= Your instructions =
Give again only the lines beginning with the one that contains "What OpenSCAD source" and ending with the one that contains "sweep_radius = 19; // [16:0.5:21]"; include both of those lines.

Records with modeling code
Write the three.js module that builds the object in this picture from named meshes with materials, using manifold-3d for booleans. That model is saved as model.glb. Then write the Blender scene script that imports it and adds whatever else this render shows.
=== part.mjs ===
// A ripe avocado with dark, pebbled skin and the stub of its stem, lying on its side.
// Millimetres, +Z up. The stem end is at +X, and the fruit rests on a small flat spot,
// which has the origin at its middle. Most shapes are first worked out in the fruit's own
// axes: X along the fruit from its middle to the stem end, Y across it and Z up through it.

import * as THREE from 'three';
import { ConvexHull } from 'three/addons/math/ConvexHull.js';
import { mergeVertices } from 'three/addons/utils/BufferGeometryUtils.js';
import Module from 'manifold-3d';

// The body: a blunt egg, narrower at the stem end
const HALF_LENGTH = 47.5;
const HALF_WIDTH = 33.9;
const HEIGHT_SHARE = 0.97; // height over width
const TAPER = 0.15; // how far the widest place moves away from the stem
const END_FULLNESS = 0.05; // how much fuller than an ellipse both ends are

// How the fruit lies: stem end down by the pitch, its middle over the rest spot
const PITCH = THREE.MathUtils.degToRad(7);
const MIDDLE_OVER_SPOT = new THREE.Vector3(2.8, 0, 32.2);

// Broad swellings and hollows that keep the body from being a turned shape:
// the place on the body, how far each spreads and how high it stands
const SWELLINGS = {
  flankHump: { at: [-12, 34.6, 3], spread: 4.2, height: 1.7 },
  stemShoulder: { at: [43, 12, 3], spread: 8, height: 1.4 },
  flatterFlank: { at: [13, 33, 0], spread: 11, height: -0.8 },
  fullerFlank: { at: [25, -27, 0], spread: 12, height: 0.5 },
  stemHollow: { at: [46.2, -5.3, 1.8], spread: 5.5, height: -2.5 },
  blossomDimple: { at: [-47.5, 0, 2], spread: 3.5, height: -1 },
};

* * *

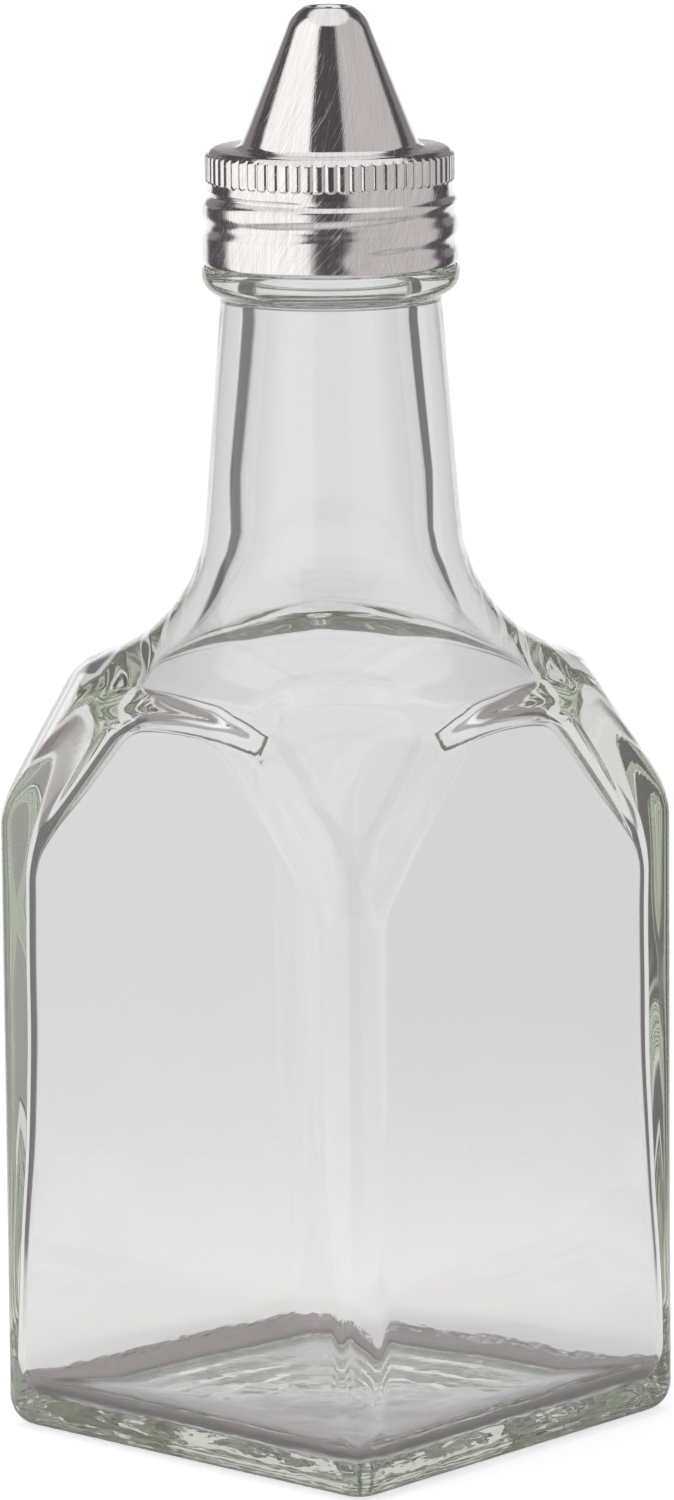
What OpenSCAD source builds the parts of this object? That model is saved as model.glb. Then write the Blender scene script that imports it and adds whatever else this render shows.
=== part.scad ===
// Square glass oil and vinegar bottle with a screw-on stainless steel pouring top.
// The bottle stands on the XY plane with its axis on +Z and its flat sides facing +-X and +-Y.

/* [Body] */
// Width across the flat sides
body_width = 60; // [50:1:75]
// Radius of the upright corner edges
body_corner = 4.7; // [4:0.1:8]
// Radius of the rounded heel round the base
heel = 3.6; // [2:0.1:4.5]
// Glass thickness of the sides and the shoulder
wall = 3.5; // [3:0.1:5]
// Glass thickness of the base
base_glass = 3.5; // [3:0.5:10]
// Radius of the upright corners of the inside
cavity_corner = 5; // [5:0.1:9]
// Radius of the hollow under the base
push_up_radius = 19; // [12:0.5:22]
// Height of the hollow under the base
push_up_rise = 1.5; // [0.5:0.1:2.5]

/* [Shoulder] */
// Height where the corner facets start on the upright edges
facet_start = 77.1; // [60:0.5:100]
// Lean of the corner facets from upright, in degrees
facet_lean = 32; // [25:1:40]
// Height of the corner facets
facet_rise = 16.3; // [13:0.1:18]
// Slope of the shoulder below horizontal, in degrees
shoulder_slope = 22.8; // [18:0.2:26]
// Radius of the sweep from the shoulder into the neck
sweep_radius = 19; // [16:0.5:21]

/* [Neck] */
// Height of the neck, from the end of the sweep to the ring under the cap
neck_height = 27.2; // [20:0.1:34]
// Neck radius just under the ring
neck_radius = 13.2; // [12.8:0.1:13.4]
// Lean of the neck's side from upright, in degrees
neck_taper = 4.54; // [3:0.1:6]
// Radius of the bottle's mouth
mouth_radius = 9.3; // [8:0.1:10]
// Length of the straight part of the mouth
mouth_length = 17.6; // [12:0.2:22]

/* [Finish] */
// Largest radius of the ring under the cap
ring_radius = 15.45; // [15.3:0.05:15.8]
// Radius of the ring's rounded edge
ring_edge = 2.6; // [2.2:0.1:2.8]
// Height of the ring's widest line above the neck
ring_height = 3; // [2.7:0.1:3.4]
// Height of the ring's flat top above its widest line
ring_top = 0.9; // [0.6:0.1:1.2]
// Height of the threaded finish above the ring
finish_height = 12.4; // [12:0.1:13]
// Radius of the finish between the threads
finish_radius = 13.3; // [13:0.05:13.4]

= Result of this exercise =
What OpenSCAD source builds the parts of this object? That model is saved as model.glb. Then write the Blender scene script that imports it and adds whatever else this render shows.
=== part.scad ===
// Square glass oil and vinegar bottle with a screw-on stainless steel pouring top.
// The bottle stands on the XY plane with its axis on +Z and its flat sides facing +-X and +-Y.

/* [Body] */
// Width across the flat sides
body_width = 60; // [50:1:75]
// Radius of the upright corner edges
body_corner = 4.7; // [4:0.1:8]
// Radius of the rounded heel round the base
heel = 3.6; // [2:0.1:4.5]
// Glass thickness of the sides and the shoulder
wall = 3.5; // [3:0.1:5]
// Glass thickness of the base
base_glass = 3.5; // [3:0.5:10]
// Radius of the upright corners of the inside
cavity_corner = 5; // [5:0.1:9]
// Radius of the hollow under the base
push_up_radius = 19; // [12:0.5:22]
// Height of the hollow under the base
push_up_rise = 1.5; // [0.5:0.1:2.5]

/* [Shoulder] */
// Height where the corner facets start on the upright edges
facet_start = 77.1; // [60:0.5:100]
// Lean of the corner facets from upright, in degrees
facet_lean = 32; // [25:1:40]
// Height of the corner facets
facet_rise = 16.3; // [13:0.1:18]
// Slope of the shoulder below horizontal, in degrees
shoulder_slope = 22.8; // [18:0.2:26]
// Radius of the sweep from the shoulder into the neck
sweep_radius = 19; // [16:0.5:21]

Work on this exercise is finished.